### TASK DETAILS
Locate the line bearing "function piece(name, geometry, look)" in the material below, then reproduce it and each following line up to and including the line bearing "imported = [obj".

### STORED ROWS
· · · · · · ·
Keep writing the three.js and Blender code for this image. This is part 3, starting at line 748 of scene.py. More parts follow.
· · · · · · ·
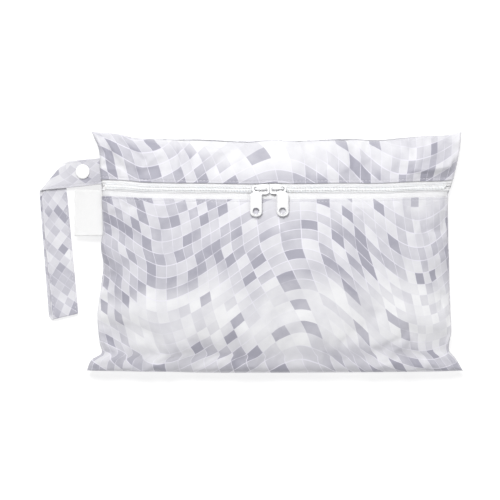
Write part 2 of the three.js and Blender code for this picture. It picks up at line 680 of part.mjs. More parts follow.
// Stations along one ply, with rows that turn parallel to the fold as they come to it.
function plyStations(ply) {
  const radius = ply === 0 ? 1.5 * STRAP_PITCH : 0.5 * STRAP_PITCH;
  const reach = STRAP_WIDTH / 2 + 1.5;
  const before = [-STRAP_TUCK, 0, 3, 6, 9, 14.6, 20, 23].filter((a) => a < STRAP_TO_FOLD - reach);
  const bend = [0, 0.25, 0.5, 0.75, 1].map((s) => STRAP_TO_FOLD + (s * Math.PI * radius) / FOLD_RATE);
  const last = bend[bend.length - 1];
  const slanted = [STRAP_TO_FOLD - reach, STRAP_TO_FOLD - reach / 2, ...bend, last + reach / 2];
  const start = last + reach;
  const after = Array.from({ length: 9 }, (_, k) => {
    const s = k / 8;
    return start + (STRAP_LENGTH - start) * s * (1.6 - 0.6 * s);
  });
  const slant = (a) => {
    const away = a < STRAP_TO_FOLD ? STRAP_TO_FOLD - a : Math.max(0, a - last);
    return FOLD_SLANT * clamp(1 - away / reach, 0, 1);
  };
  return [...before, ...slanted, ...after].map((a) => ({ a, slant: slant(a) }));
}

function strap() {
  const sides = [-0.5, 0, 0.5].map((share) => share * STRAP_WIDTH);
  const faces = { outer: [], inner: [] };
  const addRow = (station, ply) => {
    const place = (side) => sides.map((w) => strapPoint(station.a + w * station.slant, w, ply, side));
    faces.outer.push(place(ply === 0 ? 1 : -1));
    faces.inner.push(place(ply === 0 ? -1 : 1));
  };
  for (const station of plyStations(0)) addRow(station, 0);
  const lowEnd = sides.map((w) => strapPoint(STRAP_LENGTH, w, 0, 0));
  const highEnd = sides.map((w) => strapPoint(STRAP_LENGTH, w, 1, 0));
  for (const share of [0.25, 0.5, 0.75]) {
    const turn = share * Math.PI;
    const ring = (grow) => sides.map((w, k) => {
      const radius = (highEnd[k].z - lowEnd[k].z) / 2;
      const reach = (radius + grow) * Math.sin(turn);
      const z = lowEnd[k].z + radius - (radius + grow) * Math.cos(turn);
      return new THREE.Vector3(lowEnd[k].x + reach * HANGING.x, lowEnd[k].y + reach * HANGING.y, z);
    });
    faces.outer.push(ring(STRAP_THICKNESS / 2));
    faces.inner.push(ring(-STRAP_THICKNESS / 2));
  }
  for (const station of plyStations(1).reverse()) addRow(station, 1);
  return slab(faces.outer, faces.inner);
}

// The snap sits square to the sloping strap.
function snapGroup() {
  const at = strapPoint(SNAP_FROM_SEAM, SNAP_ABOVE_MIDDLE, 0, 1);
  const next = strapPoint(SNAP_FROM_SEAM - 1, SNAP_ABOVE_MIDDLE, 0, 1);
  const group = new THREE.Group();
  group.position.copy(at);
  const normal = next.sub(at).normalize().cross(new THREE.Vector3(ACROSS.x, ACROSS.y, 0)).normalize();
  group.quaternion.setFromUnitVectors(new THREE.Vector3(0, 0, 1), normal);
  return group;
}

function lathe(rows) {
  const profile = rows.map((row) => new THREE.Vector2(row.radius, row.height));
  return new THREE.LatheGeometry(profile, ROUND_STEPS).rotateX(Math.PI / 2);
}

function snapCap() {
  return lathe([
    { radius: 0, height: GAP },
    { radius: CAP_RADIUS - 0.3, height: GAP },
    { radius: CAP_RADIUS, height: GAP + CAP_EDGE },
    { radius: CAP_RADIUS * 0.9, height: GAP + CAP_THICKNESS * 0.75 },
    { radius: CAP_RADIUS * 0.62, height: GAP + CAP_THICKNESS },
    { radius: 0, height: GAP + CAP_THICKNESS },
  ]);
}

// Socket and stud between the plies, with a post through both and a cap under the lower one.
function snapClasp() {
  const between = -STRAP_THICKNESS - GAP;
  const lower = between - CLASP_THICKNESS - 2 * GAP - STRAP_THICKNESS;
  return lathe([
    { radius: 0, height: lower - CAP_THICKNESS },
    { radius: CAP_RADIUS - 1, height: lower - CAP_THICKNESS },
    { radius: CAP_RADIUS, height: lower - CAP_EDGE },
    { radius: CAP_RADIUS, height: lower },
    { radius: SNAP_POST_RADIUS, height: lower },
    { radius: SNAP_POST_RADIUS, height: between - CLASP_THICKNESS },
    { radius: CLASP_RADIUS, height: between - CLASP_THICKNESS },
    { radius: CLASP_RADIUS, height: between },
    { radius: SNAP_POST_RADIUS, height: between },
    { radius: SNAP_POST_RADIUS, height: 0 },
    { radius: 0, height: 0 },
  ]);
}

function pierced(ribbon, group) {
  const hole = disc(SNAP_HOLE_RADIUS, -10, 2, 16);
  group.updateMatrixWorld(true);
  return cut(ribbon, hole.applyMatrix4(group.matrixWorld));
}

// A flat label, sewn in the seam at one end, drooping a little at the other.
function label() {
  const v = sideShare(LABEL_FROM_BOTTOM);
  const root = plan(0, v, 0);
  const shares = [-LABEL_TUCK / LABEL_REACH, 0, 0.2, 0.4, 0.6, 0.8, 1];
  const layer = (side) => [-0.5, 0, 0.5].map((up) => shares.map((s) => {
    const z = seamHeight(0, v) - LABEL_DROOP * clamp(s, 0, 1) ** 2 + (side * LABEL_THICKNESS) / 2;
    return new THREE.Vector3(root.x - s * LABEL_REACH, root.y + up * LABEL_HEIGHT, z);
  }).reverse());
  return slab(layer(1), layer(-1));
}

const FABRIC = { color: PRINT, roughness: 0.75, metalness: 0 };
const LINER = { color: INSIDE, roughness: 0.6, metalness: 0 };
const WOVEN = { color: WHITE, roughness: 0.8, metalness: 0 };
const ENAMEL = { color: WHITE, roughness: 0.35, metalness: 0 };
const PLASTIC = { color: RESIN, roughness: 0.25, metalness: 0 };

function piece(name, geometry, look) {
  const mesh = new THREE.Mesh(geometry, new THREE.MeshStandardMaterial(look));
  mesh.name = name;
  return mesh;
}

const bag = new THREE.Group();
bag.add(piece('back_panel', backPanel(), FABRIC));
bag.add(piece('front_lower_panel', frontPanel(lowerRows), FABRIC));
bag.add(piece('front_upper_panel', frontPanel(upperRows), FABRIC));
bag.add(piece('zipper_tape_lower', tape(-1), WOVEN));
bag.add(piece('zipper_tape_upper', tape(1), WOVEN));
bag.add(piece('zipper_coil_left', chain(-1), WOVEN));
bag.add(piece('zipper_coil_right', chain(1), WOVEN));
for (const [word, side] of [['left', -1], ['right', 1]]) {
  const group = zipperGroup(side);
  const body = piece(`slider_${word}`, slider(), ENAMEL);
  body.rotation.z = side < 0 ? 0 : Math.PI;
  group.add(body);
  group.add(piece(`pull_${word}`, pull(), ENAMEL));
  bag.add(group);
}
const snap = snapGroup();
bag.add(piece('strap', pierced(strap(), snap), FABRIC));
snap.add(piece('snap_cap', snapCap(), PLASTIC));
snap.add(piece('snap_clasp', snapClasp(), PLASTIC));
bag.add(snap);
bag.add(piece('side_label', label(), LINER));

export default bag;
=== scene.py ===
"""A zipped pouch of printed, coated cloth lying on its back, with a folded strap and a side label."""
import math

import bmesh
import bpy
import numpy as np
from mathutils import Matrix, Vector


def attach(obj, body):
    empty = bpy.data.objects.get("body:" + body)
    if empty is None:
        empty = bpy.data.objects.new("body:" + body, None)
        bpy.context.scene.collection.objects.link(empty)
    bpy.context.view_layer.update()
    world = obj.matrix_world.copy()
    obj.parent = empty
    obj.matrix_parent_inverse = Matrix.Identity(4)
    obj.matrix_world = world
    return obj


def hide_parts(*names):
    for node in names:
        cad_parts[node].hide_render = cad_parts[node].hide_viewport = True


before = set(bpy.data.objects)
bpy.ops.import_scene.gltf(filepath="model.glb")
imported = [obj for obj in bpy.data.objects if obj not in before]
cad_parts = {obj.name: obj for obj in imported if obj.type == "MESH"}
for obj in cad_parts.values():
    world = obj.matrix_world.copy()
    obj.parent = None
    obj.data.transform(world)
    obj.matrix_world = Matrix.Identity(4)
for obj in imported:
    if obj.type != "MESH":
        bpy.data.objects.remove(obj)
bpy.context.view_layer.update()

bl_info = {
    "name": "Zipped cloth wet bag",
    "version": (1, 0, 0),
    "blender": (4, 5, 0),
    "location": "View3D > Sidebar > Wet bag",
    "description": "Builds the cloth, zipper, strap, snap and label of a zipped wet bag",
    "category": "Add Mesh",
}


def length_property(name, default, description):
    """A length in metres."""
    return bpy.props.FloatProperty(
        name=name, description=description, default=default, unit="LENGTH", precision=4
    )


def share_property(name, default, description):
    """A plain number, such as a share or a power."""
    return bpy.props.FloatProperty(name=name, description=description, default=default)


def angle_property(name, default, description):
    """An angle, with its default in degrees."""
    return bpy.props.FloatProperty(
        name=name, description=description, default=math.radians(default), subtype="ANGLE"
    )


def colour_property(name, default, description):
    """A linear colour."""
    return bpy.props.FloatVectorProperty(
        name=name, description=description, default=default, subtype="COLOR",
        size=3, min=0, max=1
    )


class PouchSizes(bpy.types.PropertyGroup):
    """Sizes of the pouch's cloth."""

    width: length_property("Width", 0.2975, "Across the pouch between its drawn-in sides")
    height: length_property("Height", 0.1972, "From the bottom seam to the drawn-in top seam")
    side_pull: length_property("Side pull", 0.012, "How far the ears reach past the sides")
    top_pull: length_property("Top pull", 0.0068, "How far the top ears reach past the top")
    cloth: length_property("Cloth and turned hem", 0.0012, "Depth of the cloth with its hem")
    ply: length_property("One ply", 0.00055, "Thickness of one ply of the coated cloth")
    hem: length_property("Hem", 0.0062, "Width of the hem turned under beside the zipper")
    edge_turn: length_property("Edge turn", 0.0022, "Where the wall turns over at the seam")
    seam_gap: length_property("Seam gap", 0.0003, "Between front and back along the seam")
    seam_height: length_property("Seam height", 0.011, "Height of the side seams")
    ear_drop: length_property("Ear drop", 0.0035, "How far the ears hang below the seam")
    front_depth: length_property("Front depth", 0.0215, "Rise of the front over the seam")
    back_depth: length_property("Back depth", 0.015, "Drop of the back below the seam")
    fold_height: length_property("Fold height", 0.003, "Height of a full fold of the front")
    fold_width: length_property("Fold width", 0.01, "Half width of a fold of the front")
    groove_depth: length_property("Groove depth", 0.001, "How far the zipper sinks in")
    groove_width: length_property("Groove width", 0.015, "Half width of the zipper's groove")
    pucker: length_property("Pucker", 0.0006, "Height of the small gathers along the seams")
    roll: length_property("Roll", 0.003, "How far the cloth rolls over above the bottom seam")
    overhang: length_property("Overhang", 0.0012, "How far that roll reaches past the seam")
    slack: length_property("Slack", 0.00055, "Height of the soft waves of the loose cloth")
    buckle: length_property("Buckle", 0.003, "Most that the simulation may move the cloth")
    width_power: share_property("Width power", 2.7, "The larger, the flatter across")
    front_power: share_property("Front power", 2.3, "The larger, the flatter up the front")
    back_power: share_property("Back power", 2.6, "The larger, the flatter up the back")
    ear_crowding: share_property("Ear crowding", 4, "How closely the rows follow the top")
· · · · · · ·
### EXERCISE OUTPUT
function piece(name, geometry, look) {
  const mesh = new THREE.Mesh(geometry, new THREE.MeshStandardMaterial(look));
  mesh.name = name;
  return mesh;
}

const bag = new THREE.Group();
bag.add(piece('back_panel', backPanel(), FABRIC));
bag.add(piece('front_lower_panel', frontPanel(lowerRows), FABRIC));
bag.add(piece('front_upper_panel', frontPanel(upperRows), FABRIC));
bag.add(piece('zipper_tape_lower', tape(-1), WOVEN));
bag.add(piece('zipper_tape_upper', tape(1), WOVEN));
bag.add(piece('zipper_coil_left', chain(-1), WOVEN));
bag.add(piece('zipper_coil_right', chain(1), WOVEN));
for (const [word, side] of [['left', -1], ['right', 1]]) {
  const group = zipperGroup(side);
  const body = piece(`slider_${word}`, slider(), ENAMEL);
  body.rotation.z = side < 0 ? 0 : Math.PI;
  group.add(body);
  group.add(piece(`pull_${word}`, pull(), ENAMEL));
  bag.add(group);
}
const snap = snapGroup();
bag.add(piece('strap', pierced(strap(), snap), FABRIC));
snap.add(piece('snap_cap', snapCap(), PLASTIC));
snap.add(piece('snap_clasp', snapClasp(), PLASTIC));
bag.add(snap);
bag.add(piece('side_label', label(), LINER));

export default bag;
=== scene.py ===
"""A zipped pouch of printed, coated cloth lying on its back, with a folded strap and a side label."""
import math

import bmesh
import bpy
import numpy as np
from mathutils import Matrix, Vector


def attach(obj, body):
    empty = bpy.data.objects.get("body:" + body)
    if empty is None:
        empty = bpy.data.objects.new("body:" + body, None)
        bpy.context.scene.collection.objects.link(empty)
    bpy.context.view_layer.update()
    world = obj.matrix_world.copy()
    obj.parent = empty
    obj.matrix_parent_inverse = Matrix.Identity(4)
    obj.matrix_world = world
    return obj


def hide_parts(*names):
    for node in names:
        cad_parts[node].hide_render = cad_parts[node].hide_viewport = True


before = set(bpy.data.objects)
bpy.ops.import_scene.gltf(filepath="model.glb")
imported = [obj for obj in bpy.data.objects if obj not in before]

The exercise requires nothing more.